Update: After publication of this newsletter, Fox News PR emailed a statement from Sean Hannity: “It is ironic that I am being attacked for investing my personal money in communities that badly need such investment and in which, I am sure, those attacking me have not invested their money. The fact is, these are investments that I do not individually select, control, or know the details about; except that obviously I believe in putting my money to work in communities that otherwise struggle to receive such support.

“I have never discussed with anybody at HUD the original loans that were obtained in the Obama years, nor the subsequent refinance of such loans, as they are a private matter. I had no role in, or responsibility for, any HUD involvement in any of these investments. I can say that every rigorous process and strict standard of improvement requirements were followed; all were met, fulfilled and inspected.”

RELATED: Lawyer behind Hannity revelation at Cohen hearing speaks

The intensifying spotlight on Hannity places Fox News in the difficult position of backing a host with ties to a man at the center of a probe stretching from law offices in New York all the way to the West Wing. Cohen, of course, saw his office and hotel room raided by federal agents earlier this month after receiving a referral from the special counsel in the Russia investigation, Robert Mueller. Hannity’s bellicose criticism of that action takes on a new dimension with the revelation of his ties to Cohen.

At one point on Sunday morning, CNN and Fox were running simultaneous chyrons on Hannity’s problems. “Should Hannity be worried about seized Cohen docs?” read the script under Brian Stelter’s interview with Michael Avenatti, the lawyer for Stormy Daniels. On Fox, Howard Kurtz spoke with The Wall Street Journal’s Shelby Holiday above a banner proclaiming “Hannity vs Mainstream Media.” Avenatti told Stelter that “the relationship [with Cohen] is going to be far more extensive than Mr. Hannity has led people to believe.”

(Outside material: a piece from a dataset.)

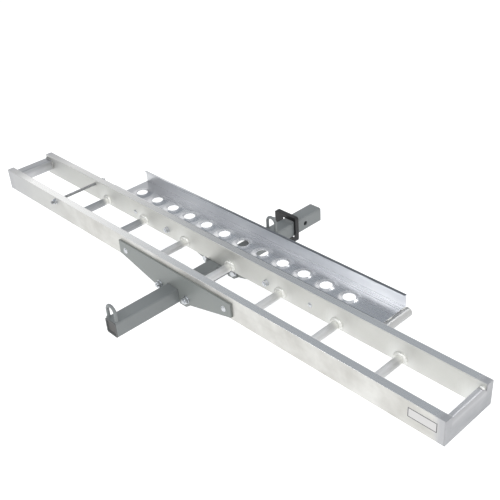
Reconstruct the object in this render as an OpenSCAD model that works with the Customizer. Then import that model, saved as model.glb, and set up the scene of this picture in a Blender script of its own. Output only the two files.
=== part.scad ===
// Hitch-mounted motorcycle carrier: a ladder track on a receiver tube, with a stored loading ramp.
// X runs along the track, +Y points at the towing vehicle, +Z is up, all sizes in millimetres.
// The origin is the centre of the hitch pin hole, on the axis of the hitch tube.

/* [Hitch tube] */
// Outside size of the square hitch tube
tube_size = 50.8; // [45:0.2:60]
// Wall of the hitch tube
tube_wall = 4.8; // [3:0.2:6.4]
// Outside corner radius of the hitch tube
tube_corner_r = 6; // [2:0.5:8]
// Length of the hitch tube
tube_len = 864; // [780:1:960]
// Distance from the receiver end of the tube to the hitch pin
pin_setback = 76; // [50:1:100]
// Diameter of the hitch pin hole
pin_hole_d = 16; // [12:0.5:18]
// Depth of the plug in the outer end of the tube
plug_depth = 14; // [8:1:25]
// How far the plug sits inside the end of the tube
plug_recess = 3; // [1:0.5:6]

/* [Track] */
// Overall length of the track
track_len = 1930; // [1750:10:2050]
// Overall width of the track
track_w = 190; // [170:1:220]
// Distance from the hitch pin to the middle of the track
track_setback = 457; // [430:1:480]
// Width of a side rail
rail_w = 25.4; // [20:0.2:32]
// Height of a side rail
rail_h = 76; // [68:1:90]
// Wall of a side rail
rail_wall = 3; // [2:0.2:4]
// Outside corner radius of the extruded rails
rail_corner_r = 2; // [0.5:0.5:3]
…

RELATED: Hannity, Cohen, and the battle for Fox’s soul

Hannity’s value to Fox News is hard to overstate. In the wake of Bill O’Reilly’s exit last year, he has become the face of the network’s evening opinion programming, and has emerged as Donald Trump’s chief television defender. Long criticized by journalists for his conspiracy-mongering and open cheerleading, he has built a huge following that includes his daily radio show. Last week, Fox said that Hannity had the network’s full support, but as the case against Cohen unfolds, Hannity’s relationship with Trump and his embattled fixer are sure to remain a focus on media interest.

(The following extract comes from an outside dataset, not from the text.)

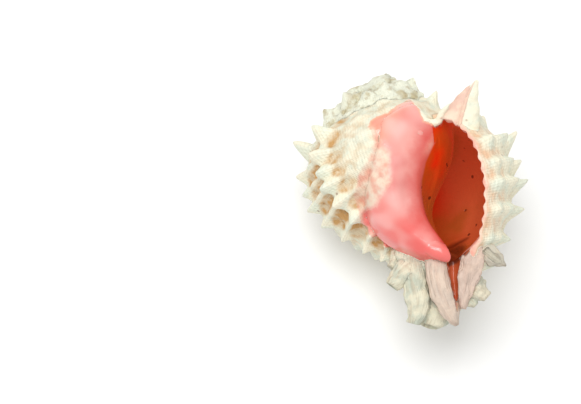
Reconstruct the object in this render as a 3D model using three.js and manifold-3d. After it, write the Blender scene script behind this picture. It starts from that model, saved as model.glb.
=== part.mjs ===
// A spiny sea-snail shell (murex kind), lying on its back with the mouth up.
// It grew as one piece, so it is one body. Millimetres, +Z up.
//
// The shell is first built round its own coiling axis: apex up, mouth facing -Y. Going back
// along the coil from the lip every size shrinks by one rule towards the apex. At the end
// the finished body is laid down and put on the floor.
import * as THREE from 'three';
import Module from 'manifold-3d';

const wasm = await Module();
wasm.setup();

const rad = (degrees) => degrees * Math.PI / 180;

// ---- sizes that drive the shell --------------------------------------------------
const APEX = 93;                 // height of the apex above the foot of the columella
const WHORL = 1.64;              // growth in one full turn
const LIP = rad(-44);            // azimuth of the lip
const MOUTH_TILT = rad(14);      // stations of the mouth are given up a plane tilted by this
// radius and depth below the apex of the last whorl at the lip, shoulder to canal
const PROFILE = [
  [24.5, 27], [31, 30], [37.5, 35.5], [41.8, 42.5], [43.5, 50.5], [42.7, 60.5],
  [39, 70.5], [33, 79], [25, 86.5], [18.5, 92.5], [13.5, 98], [10.5, 102.5],
];
// rows of spines: degrees back from the lip, strength
const ROWS = [
  [9, 0.45], [27, 0.75], [46, 1.4], [112, 1.1], [152, 0.55], [190, 0.45], [222, 0.85],
  [258, 0.95], [296, 0.6], [340, 0.6], [380, 0.9], [420, 0.7], [462, 0.8], [505, 1],
  [548, 1.1], [592, 1.1], [640, 1.2], [690, 1.3], [745, 1.3], [800, 1.3], [860, 1.3],
];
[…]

Below, more on Hannity’s deepening problems.

  • A lack of transparency: New York’s Margaret Hartmann focuses on the role that HUD played in helping Hannity build his real estate empire, arguing that the host’s lack of transparency deserves more scrutiny, but that Fox probably won’t provide it.
  • From Fox host’s lips to Trump’s ears: CNN producer Lee Alexander put together a compilation of President Trump echoing arguments presented by Fox hosts. There’s plenty of Hannity in the clip.
  • Hannity and Cohen: The New York Times’s Michael Gold looked at Hannity’s public defense of Cohen before their ties were revealed. Copious use of Trump’s favorite phrase, “witch hunt,” highlights those remarks. Meanwhile, Gold’s colleagues Michael M. Grynbaum and John Koblin reported on Fox’s backing of the host, which they write signifies “the new realities at Trump-era Fox News.
  • Focus on Fox: Even before The Guardian revealed the extent of Hannity’s real estate holdings, The Washington Post’s Erik Wemple argued that Fox News should be facing more pressure to investigate its host. “As important as Hannity’s explanations may be, the word of his employer matters far more,” Wemple writes.
  • Too big to fail?: The Guardian’s Swaine and Dominic Rushe write that Hannity’s omission concerning his relationship to Cohen “just doesn’t matter to Fox.”  Earlier this month, I looked at Fox’s continued ratings dominance even as controversy continues to dog some of the network’s personalities. Fox executives downplayed the tension between opinionators like Hannity and the hard news side of the company, but recent news surely won’t help mend that divide.

Remembering Joan Konner

Friends and family gathered on Friday to celebrate the life of Joan Konner, an essential friend and supporter of CJR. Konner was a former dean of the Columbia Journalism School, as well as a former publisher of CJR, where she remained on the Board of Overseers. She arrived at Columbia after a storied career in broadcasting. She is the winner of 13 Emmy awards and was executive producer of Bill Moyers Journal. Speaking at the memorial service, Moyers remembered Konner as both a pioneer—she was the first woman documentary producer at NBC News—and as a defender of core journalistic values. “Good journalists look for the right questions,” Moyers said, in describing her view of the craft. “People respond overwhelmingly when what we cover illuminates their lives.” Konner is the author of three books, including The Book of I: An Illustrious Collection of Self Reflections, and is survived by her husband, Al Perlmutter and her daughter, Rosemary Steinbaum.